Ce commandant avait en perspective le bâton de maréchal de France, qu’il croyait pouvoir obtenir s’il opérait une grande révolution dans l’Inde, et s’il réparait l’honneur des armes françaises, peu soutenu alors dans les autres parties du monde. Sa seconde passion était d’humilier la grandeur anglaise, dont il était l’ennemi implacable.

Dès qu’il fut arrivé, il assiégea trois places : l’une était Goudelour, ville commerçante et défendue par un petit fort à quatre lieues de Pondichéry ; la seconde, Saint-David, citadelle bien plus considérable ; la troisième, Divicotey, qui se rendit à son approche. Il était flatteur pour lui d’avoir sous ses ordres, dans ses premières expéditions, un comte d’Estaing[1], descendant de ce d’Estaing qui sauva la vie à Philippe-Auguste à la bataille de Bouvines, et qui transmit à sa maison les armoiries des rois de France ; un Grillon, arrière-petit-fils de ce Grillon surnommé le Brave, digne d’être aimé du grand Henri IV ; un Montmorency, un Gonflans, dont la maison est si ancienne et si illustre ; un La Fare, et plusieurs autres officiers de la première qualité. Ce n’était pas l’usage qu’on fît servir des jeunes gens d’un grand nom dans l’Inde. Il est vrai qu’il eût fallu avec eux plus de troupes et plus d’argent.
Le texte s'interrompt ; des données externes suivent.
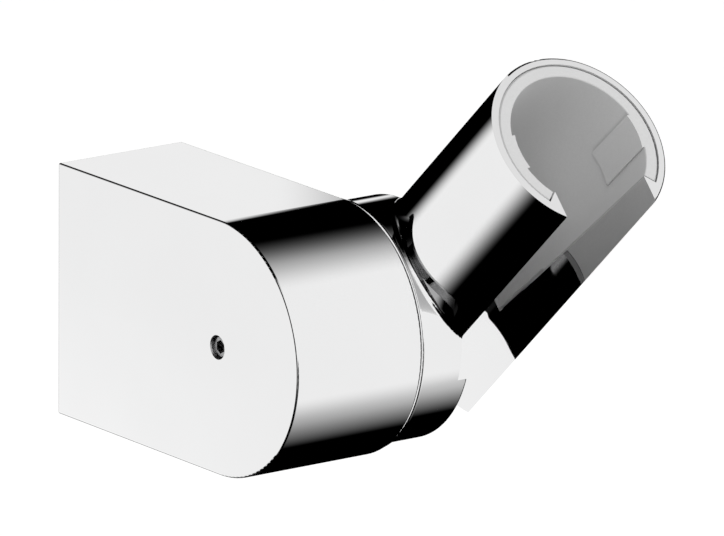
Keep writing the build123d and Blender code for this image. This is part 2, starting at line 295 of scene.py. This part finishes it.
def makeLamps(settings):
    for name, lamp in settings.items():
        data = bpy.data.lights.new(name, "AREA")
        data.shape = "SQUARE"
        data.size = lamp["size"]
        data.energy = lamp["power"]
        thing = bpy.data.objects.new(name, data)
        bpy.context.scene.collection.objects.link(thing)
        thing.location = lamp["from"]
        thing.rotation_euler = (-Vector(lamp["from"])).to_track_quat("-Z", "Y").to_euler()
        thing.visible_glossy = False


makeWorld(worldSettings)
makeFloor(floorSettings)
for card in (makeFlags(flagSettings), makePane(paneSettings)):  # only shiny surfaces see these
    card.visible_camera = False
    card.visible_diffuse = False
    card.visible_shadow = False
    card.visible_transmission = False
makeLamps(lampSettings)
bpy.context.scene.cycles.transparent_max_bounces = 32  # the mirrored light passes the dome and the pane often
bpy.context.scene.view_settings.view_transform = "Standard"
print("studio ready")


# Finishes

grainSettings = {  # what a finish that says nothing else gets
    "Scale": 800.0,
    "Depth": 0.00001,
    "Detail": 3.0,
    "Strength": 0.2,
}


# fine unevenness that every finish shares, as a normal and a mask
def makeFineGrain(settings):
    group = bpy.data.node_groups.new("fineGrain", "ShaderNodeTree")
    for name, value in settings.items():
        socket = group.interface.new_socket(name=name, in_out="INPUT", socket_type="NodeSocketFloat")
        socket.default_value = value
    group.interface.new_socket(name="Normal", in_out="OUTPUT", socket_type="NodeSocketVector")
    group.interface.new_socket(name="Mask", in_out="OUTPUT", socket_type="NodeSocketFloat")
    start = addNode(group, "NodeGroupInput")
    end = addNode(group, "NodeGroupOutput")
    place = addNode(group, "ShaderNodeTexCoord").outputs["Object"]
    noise = addNode(group, "ShaderNodeTexNoise")
    group.links.new(place, noise.inputs["Vector"])
    group.links.new(start.outputs["Scale"], noise.inputs["Scale"])
    group.links.new(start.outputs["Detail"], noise.inputs["Detail"])
    bump = addNode(group, "ShaderNodeBump")
    group.links.new(noise.outputs["Fac"], bump.inputs["Height"])
    group.links.new(start.outputs["Depth"], bump.inputs["Distance"])
    group.links.new(start.outputs["Strength"], bump.inputs["Strength"])
    group.links.new(bump.outputs["Normal"], end.inputs["Normal"])
    group.links.new(noise.outputs["Fac"], end.inputs["Mask"])
    return group


fineGrain = makeFineGrain(grainSettings)

maskSpread = (0.35, 0.65)  # of the grain's mask, from the low to the high colour and roughness

finishSettings = {
    "chrome": {
        "metal": True, "low": (0.955, 0.955, 0.957), "high": (0.965, 0.965, 0.967),
        "roughLow": 0.012, "roughHigh": 0.03, "scale": 60, "depth": 0.0, "strength": 0.0,
        "paintedMirrorShade": (0.45, 0.45, 0.452),  # painted shade: chrome seen in a reflection gets this darker colour
    },
    "liningPlastic": {
        "metal": False, "low": (0.485, 0.485, 0.485), "high": (0.505, 0.505, 0.505),
        "roughLow": 0.4, "roughHigh": 0.48, "scale": 2600, "depth": 0.000005, "strength": 0.1,
    },
    "screwSteel": {
        "metal": True, "low": (0.40, 0.40, 0.405), "high": (0.48, 0.48, 0.485),
        "roughLow": 0.22, "roughHigh": 0.36, "scale": 2200, "depth": 0.00001, "strength": 0.3,
    },
    "brass": {
        "metal": True, "low": (0.66, 0.47, 0.20), "high": (0.74, 0.55, 0.26),
        "roughLow": 0.24, "roughHigh": 0.36, "scale": 1400, "depth": 0.00001, "strength": 0.2,
    },
    "bushPlastic": {
        "metal": False, "low": (0.72, 0.71, 0.67), "high": (0.78, 0.77, 0.73),
        "roughLow": 0.35, "roughHigh": 0.5, "scale": 1800, "depth": 0.00001, "strength": 0.2,
    },
    "glidePlastic": {
        "metal": False, "low": (0.80, 0.80, 0.80), "high": (0.86, 0.86, 0.86),
        "roughLow": 0.3, "roughHigh": 0.42, "scale": 1800, "depth": 0.00001, "strength": 0.2,
    },
    "sealRubber": {
        "metal": False, "low": (0.018, 0.018, 0.019), "high": (0.03, 0.03, 0.031),
        "roughLow": 0.5, "roughHigh": 0.65, "scale": 2400, "depth": 0.00001, "strength": 0.3,
    },
    "axleSteel": {
        "metal": True, "low": (0.50, 0.50, 0.51), "high": (0.58, 0.58, 0.59),
        "roughLow": 0.2, "roughHigh": 0.32, "scale": 1600, "depth": 0.00001, "strength": 0.25,
    },
    "bracketSteel": {
        "metal": True, "low": (0.52, 0.53, 0.55), "high": (0.62, 0.63, 0.65),
        "roughLow": 0.3, "roughHigh": 0.45, "scale": 500, "depth": 0.00002, "strength": 0.3,
    },
}


def makeFinish(name, settings):
    material, tree, shader = newMaterial(name)
    grain = addNode(tree, "ShaderNodeGroup", node_tree=fineGrain)
    grain.inputs["Scale"].default_value = settings["scale"]
    grain.inputs["Depth"].default_value = settings["depth"]
    grain.inputs["Strength"].default_value = settings["strength"]
    ramp = addNode(tree, "ShaderNodeValToRGB")
    for element, position, key in zip(ramp.color_ramp.elements, maskSpread, ("low", "high")):
        element.position = position
        element.color = (*settings[key], 1)
    tree.links.new(grain.outputs["Mask"], ramp.inputs["Fac"])
    path = addNode(tree, "ShaderNodeLightPath")
    colour = ramp.outputs["Color"]
    # painted shade: a surface seen in a reflection turns to the darker colour given for it
    if "paintedMirrorShade" in settings:
        colour = mixColour(tree, path.outputs["Is Glossy Ray"], colour, settings["paintedMirrorShade"])
    tree.links.new(colour, shader.inputs["Base Color"])
    beyond = mathNode(tree, "GREATER_THAN", path.outputs["Transparent Depth"], 0.5)  # past the clear pane
    beyond = mathNode(tree, "MULTIPLY", beyond, path.outputs["Is Glossy Ray"])
    tree.links.new(mathNode(tree, "SUBTRACT", 1.0, beyond), shader.inputs["Alpha"])
    rough = mapRange(tree, grain.outputs["Mask"], *maskSpread, settings["roughLow"], settings["roughHigh"])
    tree.links.new(rough, shader.inputs["Roughness"])
    shader.inputs["Metallic"].default_value = 1.0 if settings["metal"] else 0.0
    if settings["strength"] > 0:
        tree.links.new(grain.outputs["Normal"], shader.inputs["Normal"])
    return material


finishes = {name: makeFinish(name, settings) for name, settings in finishSettings.items()}

nodeFinishes = {
    "body_shell": "chrome",
    "tilt_head": "chrome",
    "cone_insert": "liningPlastic",
    "adjusting_screw": "screwSteel",
    "bracket_lock_screw": "screwSteel",
    "side_thread_insert": "brass",
    "lock_thread_insert": "brass",
    "brake_pad": "bushPlastic",
    "axle_bush_inner": "bushPlastic",
    "axle_bush_outer": "bushPlastic",
    "glide_ring": "glidePlastic",
    "seal_ring": "sealRubber",
    "stop_pin": "axleSteel",
    "pivot_axle": "axleSteel",
    "drive_pin": "axleSteel",
    "pressure_washer": "axleSteel",
    "disc_spring_outer": "axleSteel",
    "disc_spring_inner": "axleSteel",
    "axle_nut": "axleSteel",
    "wall_bracket": "bracketSteel",
}

for nodeName, finish in nodeFinishes.items():
    nodes[nodeName].material_slots[0].material = finishes[finish]
print("finishes on", len(nodeFinishes), "solids")
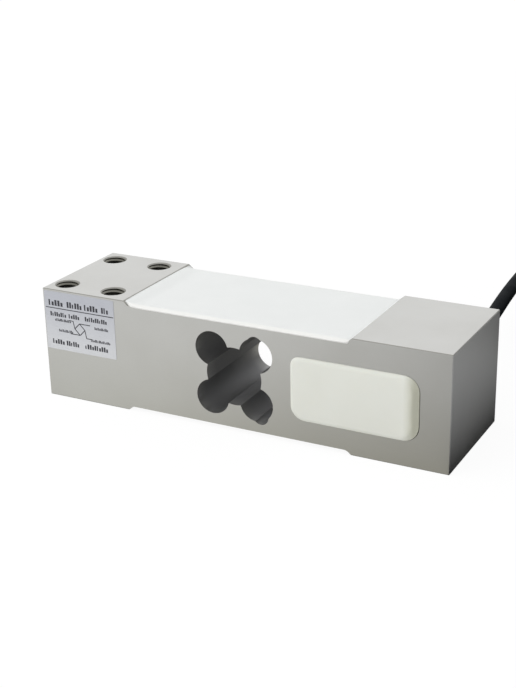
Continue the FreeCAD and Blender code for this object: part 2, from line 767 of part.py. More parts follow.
def make_core(doc, s, name, side_x, side_z, pad_number, crossing):
    """One cable core from the sheath's end to its pad on the board."""
    end = sheath_end(s)
    board_face = -s.body_width / 2 + s.pocket_depth - s.board_thickness
    start = end + Vector(side_x * s.core_offset, 0, side_z * s.core_offset)
    level = board_face - crossing
    pad_z = end.z + pad_number * s.core_pad_pitch
    points = [
        start,
        Vector(start.x, level, start.z),
        Vector(s.core_pad_x, level, pad_z),
        Vector(s.core_pad_x, board_face, pad_z),
    ]
    diameter = s.drain_diameter if side_x == 0 else s.core_diameter
    solid, _ = tube(points, [s.core_bend, s.core_bend], diameter, sides=8)
    return add_shape(doc, f"{name}_core", solid)


# ---------------------------------------------------------------- cable and coil

def turn_pitch(s):
    """Spacing of the cable turns in the coil."""
    return s.cable_diameter + s.turn_gap


def coil_radii(s):
    """Radii of the turn axes, outermost first."""
    outer = s.coil_mean_radius + (s.turn_columns - 1) / 2 * turn_pitch(s)
    return [outer - column * turn_pitch(s) for column in range(int(s.turn_columns))]


def first_layer_z(s):
    return s.coil_lift + turn_pitch(s) / 2


def cable_end(s):
    """Where the loose cable meets the coil's lead-in."""
    return Vector(s.coil_x - s.coil_lead_in, s.coil_y + coil_radii(s)[0] + turn_pitch(s), first_layer_z(s))


def make_signal_cable(doc, s):
    """Sheathed cable from inside the pocket, out of the block and round to the coil."""
    end = cable_end(s)
    level = end - Vector(s.coil_approach, 0, 0)
    start = sheath_end(s)
    route = [Vector(x, y, end.z + share * (start.z - end.z)) for x, y, share in CABLE_ROUTE]
    points = [start] + route + [level, end]
    radii = []
    for before, corner, after in zip(points, points[1:], points[2:]):
        shorter = min((corner - before).Length, (after - corner).Length)
        turn = (corner - before).getAngle(after - corner)
        radii.append(ARC_SHARE * shorter / math.tan(turn / 2))
    print("cable bend radii:", [round(radius, 1) for radius in radii])
    solid, length = tube(points, radii, s.cable_diameter)
    print("cable tube length:", round(length, 1))
    return add_shape(doc, "signal_cable", solid)


def ring_section(s):
    """Rectangle with cut corners that holds the turns of the coil, in the XZ plane."""
    radii = coil_radii(s)
    low_x = radii[-1] - turn_pitch(s) / 2
    high_x = radii[0] + turn_pitch(s) / 2
    low_z = s.coil_lift
    high_z = s.coil_lift + s.turn_layers * turn_pitch(s)
    c = s.coil_corner
    outline = [
        (low_x + c, low_z), (high_x - c, low_z), (high_x, low_z + c), (high_x, high_z - c),
        (high_x - c, high_z), (low_x + c, high_z), (low_x, high_z - c), (low_x, low_z + c),
    ]
    corners = [Vector(x, 0, z) for x, z in outline]
    return Part.Face(Part.makePolygon(corners + corners[:1]))


def lead_in_tube(s):
    """Cable that runs straight and then bends into the coil's lowest outer turn."""
    start = Vector(-s.coil_lead_in, coil_radii(s)[0] + turn_pitch(s), first_layer_z(s))
    bend = start + Vector(s.coil_lead_in, 0, 0)
    along = Vector(1, 0, 0)
    down = Vector(0, 0, -1)
    straight = section(start, along, down, s.cable_diameter, 0).extrude(bend - start)
    centre = bend - Vector(0, s.coil_entry_radius, 0)
    curve = section(bend, along, down, s.cable_diameter, 0).revolve(centre, down, s.coil_entry_angle)
    return straight.fuse(curve)


def coil_place(s, angle=0.0):
    turn = FreeCAD.Rotation(Vector(0, 0, 1), angle)
    return FreeCAD.Placement(Vector(s.coil_x, s.coil_y, 0), turn)


def make_coil(doc, s):
    """Outer shape of the coiled cable, with a step where the last turn stops short."""
    ring = ring_section(s).revolve(Vector(0, 0, 0), Vector(0, 0, 1), 360)
    step_floor = s.coil_lift + (s.turn_layers - 1) * turn_pitch(s)
    step_radius = coil_radii(s)[-1] + turn_pitch(s) / 2
    span = s.step_to - s.step_from
    step = Part.makeCylinder(step_radius, 2 * turn_pitch(s), Vector(0, 0, step_floor), Vector(0, 0, 1), span)
    step.rotate(Vector(0, 0, 0), Vector(0, 0, 1), s.step_from)
    solid = ring.fuse(lead_in_tube(s)).cut(step).removeSplitter()
    return add_shape(doc, "cable_coil", solid.Solids[0], coil_place(s))


def make_tie(doc, s, number, angle):
    """Cable tie round the coil's section, with its square head on top."""
    body = new_body(doc, f"coil_tie_{number}")
    low_x = f"(coil_mean_radius - turn_columns * {TURN_PITCH} / 2 - tie_gap)"
    high_x = f"(coil_mean_radius + turn_columns * {TURN_PITCH} / 2 + tie_gap)"
    low_z = "(coil_lift - tie_gap)"
    high_z = f"(coil_lift + turn_layers * {TURN_PITCH} + tie_gap)"
    sketch = new_sketch(body, f"tie_{number}_outline", "XZ_Plane")
    outside = [
        f"{low_x} - tie_thickness", f"{high_x} + tie_thickness",
        f"{low_z} - tie_thickness", f"{high_z} + tie_thickness",
    ]
    rectangle(sketch, *outside)
    rectangle(sketch, low_x, high_x, low_z, high_z)
    pad(body, sketch, "tie_width", f"tie_{number}_band", midplane=True)
    head = new_sketch(body, f"tie_{number}_head_outline", "XY_Plane", f"{high_z} + tie_thickness")
    rectangle(
        head,
        "coil_mean_radius - tie_head / 2",
        "coil_mean_radius + tie_head / 2",
        "0 - tie_head / 2",
        "tie_head / 2",
   )
    pad(body, head, "tie_head_height", f"tie_{number}_head")
    body.Placement = coil_place(s, angle)
    return body


def arc_bar(doc, name, path_radius, z, diameter, start, sweep, s):
    """Bar bent to the coil's own curve, from a start angle clockwise by sweep degrees."""
    bar = doc.addObject("Part::Torus", name)
    bar.Label = name
    bar.Radius1 = path_radius
    bar.Radius2 = diameter / 2
    bar.Angle3 = sweep
    place = coil_place(s, start - sweep)
    place.Base.z = z
    bar.Placement = place
    return bar


def tinned_end(doc, name, path_radius, z, angle, s):
    """Bare conductor that leaves the end of a lead in a straight line, clockwise."""
    tip = doc.addObject("Part::Cylinder", name)
    tip.setExpression("Radius", sized("tip_diameter / 2"))
    tip.setExpression("Height", sized("tip_length"))
    turn = FreeCAD.Rotation(Vector(0, 0, 1), angle)
    base = coil_place(s).Base + turn.multVec(Vector(path_radius, 0, 0)) + Vector(0, 0, z)
    tip.Placement = FreeCAD.Placement(base, turn.multiply(FreeCAD.Rotation(Vector(1, 0, 0), 90)))
    return tip


def make_free_end(doc, s):
    """Shrink sleeve, stripped cores and tinned ends, lying in the coil's step."""
    inner = coil_radii(s)[-1]
    axis_z = first_layer_z(s) + (s.turn_layers - 1) * turn_pitch(s)
    pieces = [arc_bar(doc, "end_sleeve", inner, axis_z, s.cable_diameter, s.step_to, s.sleeve_angle, s)]
    tips = []
    start = s.step_to - s.sleeve_angle
    for i, (colour, end) in enumerate(LEADS):
        radius = inner + (i - 2) * s.lead_pitch
        z = axis_z - s.lead_drop
        pieces.append(arc_bar(doc, f"{colour}_lead", radius, z, s.lead_diameter, start, start - end, s))
        tips.append(tinned_end(doc, f"{colour}_tip", radius, z, end, s))
    doc.recompute()
    group = doc.addObject("Part::Compound", "tinned_ends")
    group.Label = "tinned_ends"
    group.Links = tips
    pieces.append(group)
    return pieces


# ---------------------------------------------------------------- assembly

def check(doc, pieces):
    """Stop the build if any object failed or any piece is missing or not a valid solid."""
    for obj in doc.Objects:
        if {"Invalid", "Error"} & set(obj.State):
            raise RuntimeError(f"{obj.Name} failed: {obj.State}")
    for piece in pieces:
        if piece.Shape.isNull() or not piece.Shape.isValid() or not piece.Shape.Solids:
            raise RuntimeError(f"{piece.Label} has no valid solid")


def main():
    doc = FreeCAD.newDocument("load_cell")
    s = Sizes(make_sheet(doc))
    top = s.body_height - s.top_recess
    bottom = s.bottom_recess
    pieces = [make_elastic_body(doc)]
    surface = "(body_height - coat_drop)"
    pieces.append(make_coating(doc, "top_coating", FLOOR_TOP, "top_recess", surface, "body_width", True))
    surface = "(bottom_recess - under_coat_thickness)"
    width = "body_width - 2 * under_coat_inset"
    floor = "bottom_recess"
    pieces.append(make_coating(doc, "bottom_coating", floor, floor, surface, width, False))
    pieces.append(make_potting(doc))
    pieces.append(make_label(doc))
    for level, floor, above in (("top", FLOOR_TOP, True), ("bottom", "bottom_recess", False)):
        pieces.append(make_gauge(doc, f"{level}_load_gauge", "-1", floor, above))
        pieces.append(make_gauge(doc, f"{level}_fixed_gauge", "1", floor, above))
        pieces.append(make_solder_strip(doc, f"{level}_solder_strip", floor, above))
    for level, floor_z, up in (("top", top, 1), ("bottom", bottom, -1)):
        pieces.append(make_jumpers(doc, s, f"{level}_gauge_jumpers", floor_z, up))
        pieces.append(make_bridge_wires(doc, s, f"{level}_bridge_wires", floor_z, up))
    pieces.append(make_board(doc))
    pieces.append(make_resistor(doc, "zero_resistor", 1))
    pieces.append(make_resistor(doc, "span_resistor", 0))
    pieces.append(make_resistor(doc, "balance_resistor", -1))
    pieces.append(make_sensor(doc))
    pieces.append(make_bush(doc))
    pieces.append(make_crimp_ring(doc))
    for core in CORES:
        pieces.append(make_core(doc, s, *core))
    pieces.append(make_signal_cable(doc, s))
    pieces.append(make_coil(doc, s))
    pieces.append(make_tie(doc, s, 1, 340.0))
    pieces.append(make_tie(doc, s, 2, 240.0))
    pieces.extend(make_free_end(doc, s))
    doc.recompute()
    check(doc, pieces)
    os.makedirs("parts", exist_ok=True)
    for piece in pieces:
        piece.Shape.exportStep(f"parts/{piece.Label}.step")
    print(len(pieces), "pieces written")


main()
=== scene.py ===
"""Looks of a single point load cell: milled block, silicone skins, sealed pocket, label and cable.

Everything is in metres in the frame of the loaded model: +X along the block towards its fixed
end, +Y from the sealed pocket's face towards the cable exit, +Z up. Sizes in the classes are in
millimetres, angles in degrees and lamps in watts, and sizes are turned into metres where a mesh,
a lamp or the camera is made.
"""

import json
import logging
import math
from dataclasses import dataclass, field
from enum import Enum
from functools import cache
from typing import Iterable, Sequence

import bpy
from mathutils import Matrix, Vector, noise


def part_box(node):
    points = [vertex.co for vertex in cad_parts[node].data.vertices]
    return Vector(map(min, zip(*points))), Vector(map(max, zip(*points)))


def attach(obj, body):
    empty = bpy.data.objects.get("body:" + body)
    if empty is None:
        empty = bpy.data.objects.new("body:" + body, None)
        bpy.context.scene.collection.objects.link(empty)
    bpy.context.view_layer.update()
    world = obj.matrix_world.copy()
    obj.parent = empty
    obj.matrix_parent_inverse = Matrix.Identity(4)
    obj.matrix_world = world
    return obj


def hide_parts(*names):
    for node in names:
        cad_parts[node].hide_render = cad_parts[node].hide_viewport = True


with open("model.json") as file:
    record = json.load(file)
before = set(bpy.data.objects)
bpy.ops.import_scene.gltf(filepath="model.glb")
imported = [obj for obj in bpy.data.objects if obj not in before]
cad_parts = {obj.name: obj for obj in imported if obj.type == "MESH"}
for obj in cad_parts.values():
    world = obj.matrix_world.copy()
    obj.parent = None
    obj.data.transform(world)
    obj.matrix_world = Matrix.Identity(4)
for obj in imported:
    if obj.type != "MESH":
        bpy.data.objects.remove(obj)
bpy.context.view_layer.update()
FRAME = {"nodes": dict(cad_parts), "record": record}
MM = 0.001
ROOT = "root"
LOG = logging.getLogger("load_cell")

Socket = bpy.types.NodeSocket
Point = tuple[float, float, float]
Flat = tuple[float, float]
Colour = tuple[float, float, float]
Faces = list[list[int]]
Skin = tuple[list[Point], Faces]
Sockets = bpy.types.bpy_prop_collection


# ---------------------------------------------------------------- meshes


class Shading(Enum):
    """How a mesh's faces meet."""

    SMOOTH = "smooth"
    CREASED = "creased"
    FLAT = "flat"


CREASE_ANGLE = math.radians(35.0)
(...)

Cependant le comte d’Estaing avait investi Goudelour, et le surlendemain la place s’était rendue au général Lally, qui, suivi de cette florissante jeunesse, alla sur-le-champ mettre le siége devant l’importante place de Saint-David.

Il n’y avait pas un moment de perdu chez les deux nations rivales : pendant que l’on prenait Goudelour, une flotte anglaise, commandée par l’amiral Pococke, attaquait celle du comte d’Aché à la rade de Pondichéry. Des hommes blessés ou tués, des mâts brisés, des voiles déchirées, des agrès rompus, furent tout l’effet de cette bataille indécise. Les deux flottes, endommagées, restèrent dans ces parages également hors d’état de se nuire. La française était la plus maltraitée : elle n’avait que quarante morts, mais cinq cents hommes étaient blessés ; le comte d’Aché et son capitaine l’étaient aussi, et après la bataille on eut encore le malheur de perdre un vaisseau de soixante et quatorze canons, qui échoua sur la côte[2]. Mais une preuve évidente que l’amiral fran-

  1. C’est à lui qu’est adressée la lettre de Voltaire, du 8 septembre 1766.
  2. Ce vaisseau était celui du capitaine Bouvet, officier de la compagnie. Il avait montré dans cette bataille un courage et une habileté qui eussent fait honneur à l’officier de marine le plus expérimenté. (K.)